Una noche, en plena ovulación, tuvieron relaciones parcialmente interrumpidas por la insólita presencia de un fisgoneador búho en la ventana de la habitación matrimonial. Jorge Antonio lo corrió mentándole la madre y amenazándolo con un revólver que ocultaba bajo la cama. El pajarraco, aterrado, produjo un gran estrépito en su obligado y atropellado vuelo.

Nueve meses más tarde, cundió el pánico en la Clínica «Virgen del Carmen». Ana María había (podrido) parido un bebé con cara y alas de lechuza. Inmediatamente, convocaron una junta médica y prohibieron la entrada a los periodistas: ninguno se explicaba cómo lograron enterarse del asunto. Iracundo, el director juró destituir a quien filtrara más informaciones en favor de los «insensatos comunicadores sociales».

La Junta Médica y la pareja Pirandelo creyeron conveniente la eliminación de la bestia. Empero, súbitamente fueron acusados de impíos por el sacerdote que solía oficiar las extremaunciones a los burgueses que elegían morir en la «Virgen del Carmen»:

—Si ustedes asesinan al niño, yo, personalmente, los denunciaré ante las autoridades y la prensa —los intimidó.

Acataron la sugerencia del presbítero y dejaron vivir a la criatura.

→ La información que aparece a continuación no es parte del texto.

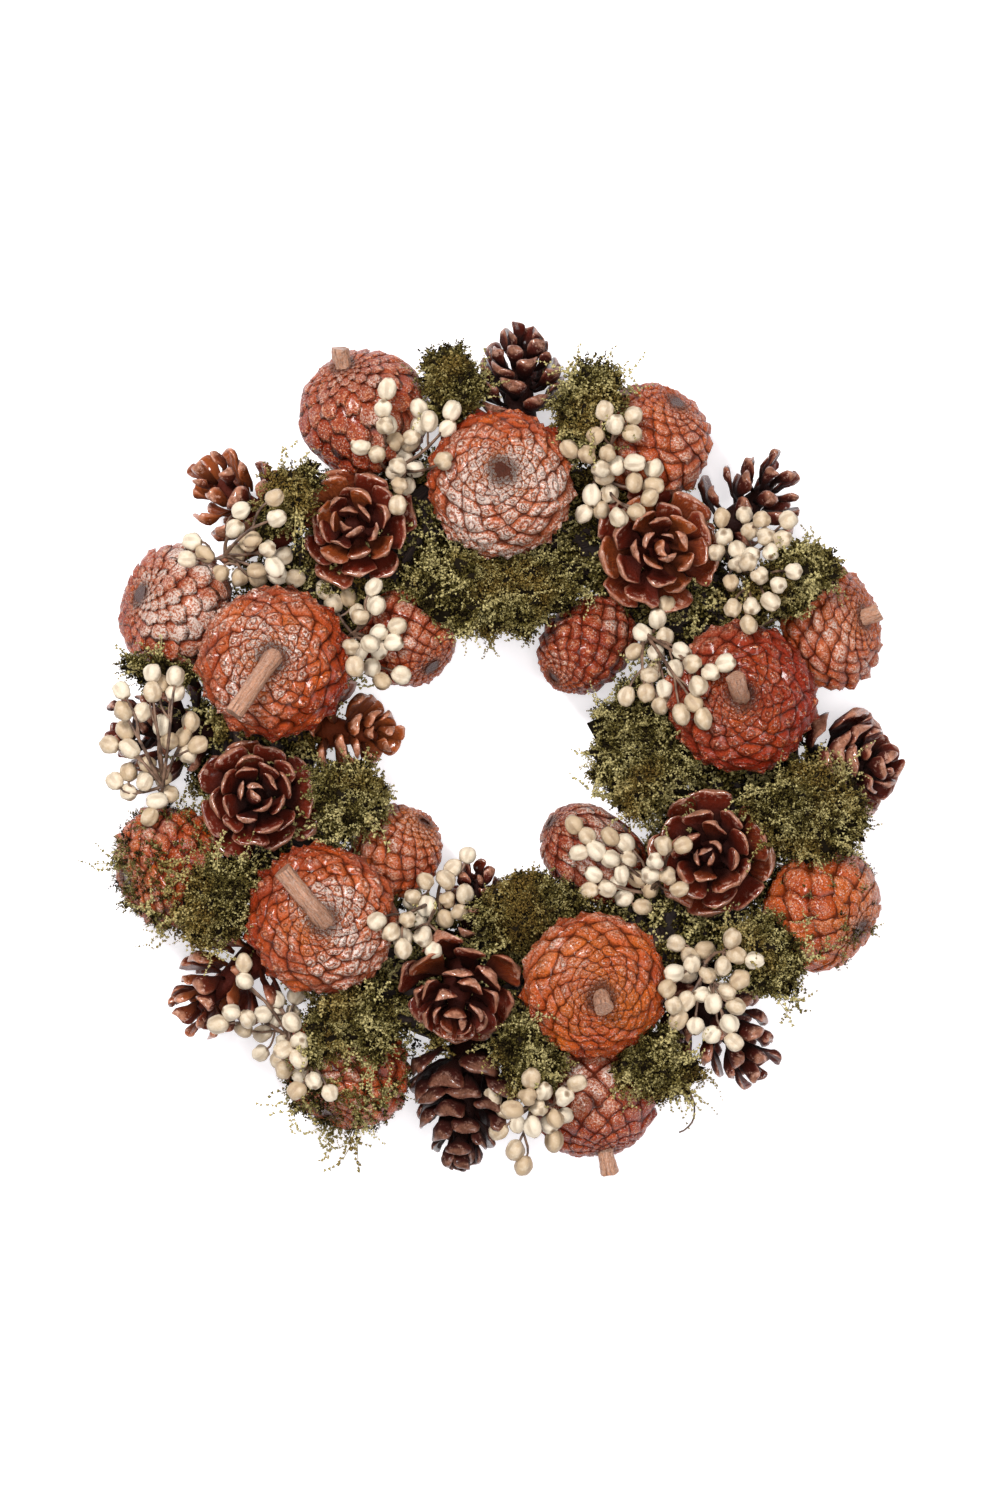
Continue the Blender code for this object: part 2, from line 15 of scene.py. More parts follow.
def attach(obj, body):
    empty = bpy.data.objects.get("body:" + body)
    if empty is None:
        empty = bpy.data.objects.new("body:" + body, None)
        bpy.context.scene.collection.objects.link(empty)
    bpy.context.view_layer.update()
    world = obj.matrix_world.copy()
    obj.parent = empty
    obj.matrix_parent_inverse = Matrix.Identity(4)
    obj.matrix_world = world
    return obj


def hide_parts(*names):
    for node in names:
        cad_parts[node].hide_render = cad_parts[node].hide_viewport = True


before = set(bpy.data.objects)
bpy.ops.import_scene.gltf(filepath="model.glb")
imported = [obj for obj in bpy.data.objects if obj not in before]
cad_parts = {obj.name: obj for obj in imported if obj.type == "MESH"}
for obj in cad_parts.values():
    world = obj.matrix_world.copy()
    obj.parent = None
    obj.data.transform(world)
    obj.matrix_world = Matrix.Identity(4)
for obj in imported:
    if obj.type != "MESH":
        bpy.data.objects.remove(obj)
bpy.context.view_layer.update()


# The studio: a plain white light table, soft lamps above it, and a camera that looks straight down on the
# wreath. The picture is 1000 x 1500 pixels, and its height covers 600 mm at half the wreath's thickness.

PICTURE_SPAN = 0.600
PICTURE_MIDDLE = Vector((-0.0004, -0.0007, 0.040))
LENS_MM, SENSOR_MM = 100, 36
TABLE_HALF, TABLE_DROP, TABLE_GLOW = 3.0, 0.0004, 0.54
TABLE_WHITE, LAMP_WHITE, ROOM_LIGHT = (0.72, 0.705, 0.72, 1), (1.0, 0.985, 1.0, 1), 0.16
# The square soft lamps, which all face the wreath: (place, width, watts)
LAMPS = {"key_lamp": ((-0.55, 0.75, 1.6), 0.40, 36), "fill_lamp": ((1.1, -0.6, 1.6), 1.2, 17),
         "front_lamp": ((0.05, -0.1, 2.3), 0.8, 26)}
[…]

Además, un juez dictó una resolución mediante la cual obligaban al matrimonio a cuidar a Nicolás: el búhombre por cuya causa Jorge Antonio y Ana María se mantenían en permanente reyerta.

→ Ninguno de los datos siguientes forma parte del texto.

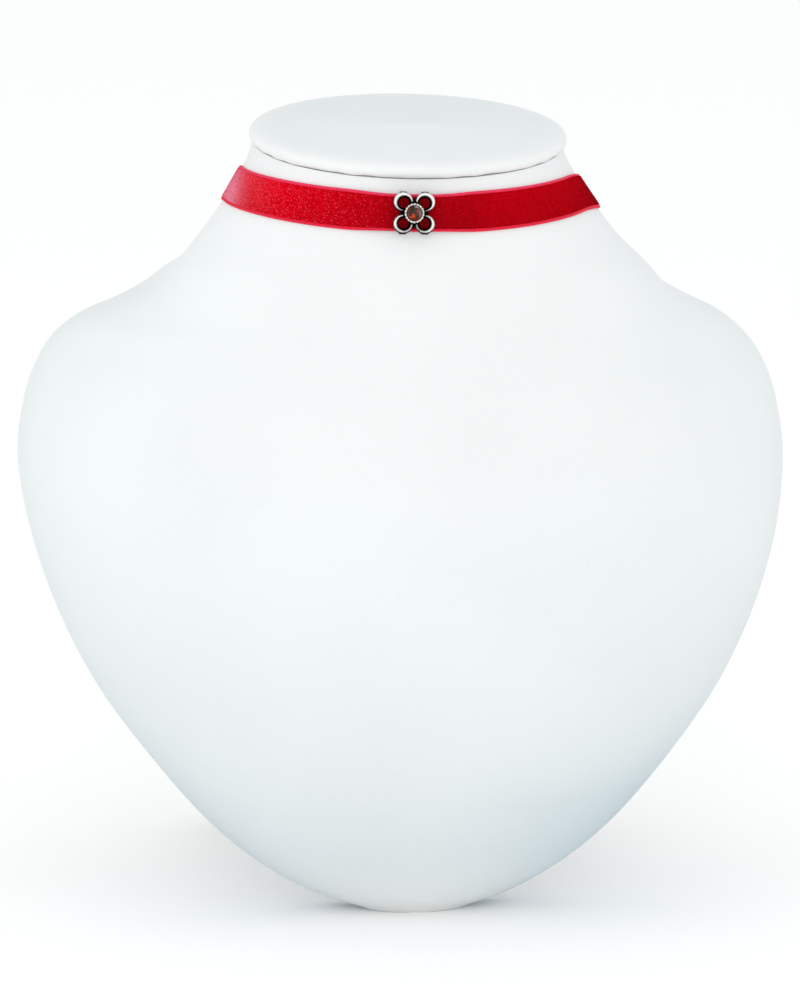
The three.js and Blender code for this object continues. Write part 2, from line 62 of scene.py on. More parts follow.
# %% [markdown]
# The camera stands a little above the bust and a little to the left of its middle, about 1.3 m away. A long
# lens keeps the shoulders from spreading. The camera is also turned by less than a degree about its own line
# of sight, as a hand-set tripod is.

# %% The camera
LENS = 150
DISTANCE = 1.295
AZIMUTH, ELEVATION, ROLL = (math.radians(a) for a in (-7.5, 12, 0.7))
target = Vector(to_metres([-1.6, 28, 121]))

camera = bpy.data.objects.new("camera", bpy.data.cameras.new("camera"))
scene.collection.objects.link(camera)
camera.data.lens = LENS
camera.data.sensor_width = 36
camera.data.clip_end = 50
away = Vector((math.sin(AZIMUTH), -math.cos(AZIMUTH), math.tan(ELEVATION))).normalized()
look = (-away).to_track_quat("-Z", "Y").to_matrix().to_4x4()
camera.matrix_world = Matrix.Translation(target + away * DISTANCE) @ look @ Matrix.Rotation(ROLL, 4, "Z")
scene.camera = camera
print("camera at", [round(v, 3) for v in camera.location])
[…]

Resignados por lo que la Iglesia —proclive a justificar las aberraciones más inimaginables— determinó en nombre de Dios, ambos aceptaron velar por el monstruo primogénito y simultáneamente emprender la búsqueda de un segundo descendiente.

Sintiéndose ovular, Ana María anunció —capciosamente— a su compañero su excelsa disposición para intentar un embarazo. Jorge Antonio, con los testículos abultados de semen y abstinencia involitiva, ello toda vez que su mujer lo aborrecía culpándolo de haberla fecundado con un «espermatozoide amorfo» y «demoníaco», desesperado accedió a poseerla.

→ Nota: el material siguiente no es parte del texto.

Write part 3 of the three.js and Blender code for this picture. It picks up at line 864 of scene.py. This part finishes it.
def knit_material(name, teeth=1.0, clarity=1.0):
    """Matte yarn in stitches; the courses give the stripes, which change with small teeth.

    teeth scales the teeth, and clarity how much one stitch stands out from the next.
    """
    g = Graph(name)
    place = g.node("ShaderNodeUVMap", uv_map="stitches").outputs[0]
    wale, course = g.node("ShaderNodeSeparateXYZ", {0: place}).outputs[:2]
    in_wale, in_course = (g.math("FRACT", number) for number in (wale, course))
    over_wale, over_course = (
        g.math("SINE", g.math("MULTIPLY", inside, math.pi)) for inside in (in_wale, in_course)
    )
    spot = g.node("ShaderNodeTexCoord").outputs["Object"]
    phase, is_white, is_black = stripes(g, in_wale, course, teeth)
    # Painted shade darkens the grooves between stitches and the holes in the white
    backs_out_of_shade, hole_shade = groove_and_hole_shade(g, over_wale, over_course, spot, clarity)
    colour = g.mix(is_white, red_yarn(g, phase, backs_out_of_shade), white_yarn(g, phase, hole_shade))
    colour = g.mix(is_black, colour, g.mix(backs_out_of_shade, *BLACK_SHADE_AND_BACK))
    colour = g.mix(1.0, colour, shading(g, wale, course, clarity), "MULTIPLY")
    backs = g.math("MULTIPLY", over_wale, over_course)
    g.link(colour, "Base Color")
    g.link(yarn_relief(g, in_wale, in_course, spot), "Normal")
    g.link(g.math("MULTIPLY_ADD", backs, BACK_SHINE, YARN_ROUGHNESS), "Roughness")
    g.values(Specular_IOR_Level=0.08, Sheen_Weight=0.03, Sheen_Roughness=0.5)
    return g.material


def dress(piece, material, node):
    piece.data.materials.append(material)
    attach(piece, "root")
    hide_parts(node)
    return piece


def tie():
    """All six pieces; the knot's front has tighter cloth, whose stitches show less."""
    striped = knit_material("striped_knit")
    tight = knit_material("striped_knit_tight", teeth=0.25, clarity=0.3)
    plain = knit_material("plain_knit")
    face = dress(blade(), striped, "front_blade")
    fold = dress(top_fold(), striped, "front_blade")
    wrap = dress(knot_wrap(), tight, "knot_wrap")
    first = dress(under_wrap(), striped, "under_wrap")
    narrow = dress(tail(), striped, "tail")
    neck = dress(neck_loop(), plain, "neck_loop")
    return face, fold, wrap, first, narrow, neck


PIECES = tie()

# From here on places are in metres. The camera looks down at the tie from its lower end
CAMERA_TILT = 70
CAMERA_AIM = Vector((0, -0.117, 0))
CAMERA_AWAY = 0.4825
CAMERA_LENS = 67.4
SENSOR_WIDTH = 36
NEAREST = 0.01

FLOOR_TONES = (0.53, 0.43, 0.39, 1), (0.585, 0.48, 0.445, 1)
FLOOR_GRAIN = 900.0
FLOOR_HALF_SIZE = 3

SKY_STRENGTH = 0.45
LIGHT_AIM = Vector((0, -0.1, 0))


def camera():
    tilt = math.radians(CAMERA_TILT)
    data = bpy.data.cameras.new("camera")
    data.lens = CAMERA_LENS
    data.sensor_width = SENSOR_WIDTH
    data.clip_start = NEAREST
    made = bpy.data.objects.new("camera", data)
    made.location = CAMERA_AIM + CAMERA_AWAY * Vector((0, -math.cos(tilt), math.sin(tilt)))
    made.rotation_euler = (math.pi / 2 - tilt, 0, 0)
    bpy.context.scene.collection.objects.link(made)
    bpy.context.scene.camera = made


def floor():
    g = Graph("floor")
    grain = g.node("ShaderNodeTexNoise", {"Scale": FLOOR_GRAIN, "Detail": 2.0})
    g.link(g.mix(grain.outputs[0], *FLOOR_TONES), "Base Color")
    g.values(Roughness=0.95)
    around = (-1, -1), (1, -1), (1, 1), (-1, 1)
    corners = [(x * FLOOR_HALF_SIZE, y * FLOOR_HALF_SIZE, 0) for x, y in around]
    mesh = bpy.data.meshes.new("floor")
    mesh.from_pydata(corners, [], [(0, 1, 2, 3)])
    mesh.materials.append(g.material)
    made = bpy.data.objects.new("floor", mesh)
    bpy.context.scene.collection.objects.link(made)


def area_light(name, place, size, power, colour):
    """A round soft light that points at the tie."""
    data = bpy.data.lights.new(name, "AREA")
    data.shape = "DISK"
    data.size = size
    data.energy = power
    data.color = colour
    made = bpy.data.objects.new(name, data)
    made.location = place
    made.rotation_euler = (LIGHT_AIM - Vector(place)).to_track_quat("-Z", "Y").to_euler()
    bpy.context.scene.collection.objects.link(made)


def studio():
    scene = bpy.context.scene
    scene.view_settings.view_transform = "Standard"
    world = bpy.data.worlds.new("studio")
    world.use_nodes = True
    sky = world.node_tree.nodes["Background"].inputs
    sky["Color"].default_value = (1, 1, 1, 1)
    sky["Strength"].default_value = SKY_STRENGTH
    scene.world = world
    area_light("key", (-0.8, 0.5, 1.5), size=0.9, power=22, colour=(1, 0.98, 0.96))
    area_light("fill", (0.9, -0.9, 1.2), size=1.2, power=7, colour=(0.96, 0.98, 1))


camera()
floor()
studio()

En la ejecución del tercer coito consecutivo, una espectacular iguana —de un metro de largo, aproximadamente, de las que suelen habitar la cima de los árboles y se dejan ver pocas veces por los humanos— tocó con obstinada insistencia el vidrio del ventanal volviendo interroto el acto carnal.

Furioso, Jorge Antonio disparó contra el intruso de oblongo hocico y el impacto de la bala lo tiró hacia el traspatio. Con el falo aún erguido y trémulo, se levantó abruptamente de la cama y asomó su rostro a través del ventanal. Pese a ver agonizante al lagarto, detonó nuevamente su revólver porque le sacaba —en abierta mofa— su escotada lengua.

Los vecinos —al presumir que al fin el matrimonio ajustició a la lechuzahombre para redimirse— acudieron a la residencia de los Pirandelo y formaron un alboroto al frente. Jorge Antonio cubrió su desnudez con una toalla, saltó al traspatio, agarró al reptil y sorprendió a los chismosos con su facha de cazador: en su mano izquierda llevaba a la iguana y en su derecha su humeante arma.

Las mujeres de los vecinos —que, en su ancestral condición de comadres, captaban lo doméstico hasta en instantes de perplejidad— comentaban entre sí la graciosa erección de Jorge Antonio tras la toalla. El miembro se movía grotescamente en espera de la reanudación del coito, la víspera interrumpido para expeler lo que podría llamarse larvas de hombres.

Los vecinos regresaron a sus hogares y, al entrar a su casa, Pirandelo comprobó que el búhoniño sobrevolaba la sala. Le intrigó su fuga de la jaula, instalada en la recámara anexa a la cocina; donde, aparte de las sirvientas, sólo tolerarían dormir las ratas. Lo atrapó y encarceló.

Minutos después, prosiguió su frustrado tercer coito con Ana María quien, inamovible y paciente, esperaba su retorno a la alcoba.

Transcurrieron los meses y una tarde Ana María fue auxiliada por una de las vecinas cuando rompió fuente. Fue conducida al mismo centro asistencial, la Clínica «Virgen del Carmen». El mismo obstetra que asistió a su mujer durante el parto primerizo, el doctor Temístocles Arreaza, escandalizado telefoneó a Jorge Antonio para notificarle el nacimiento de un bebé mitad humano y mitad lagarto.

Al cabo de dos décadas, los Pirandelo se enriquecieron mediante el cobro de entradas a los turistas: que, de todos los confines de la tierra, venían a conocer a las famosas bestias del zoológico particular de Jorge Antonio.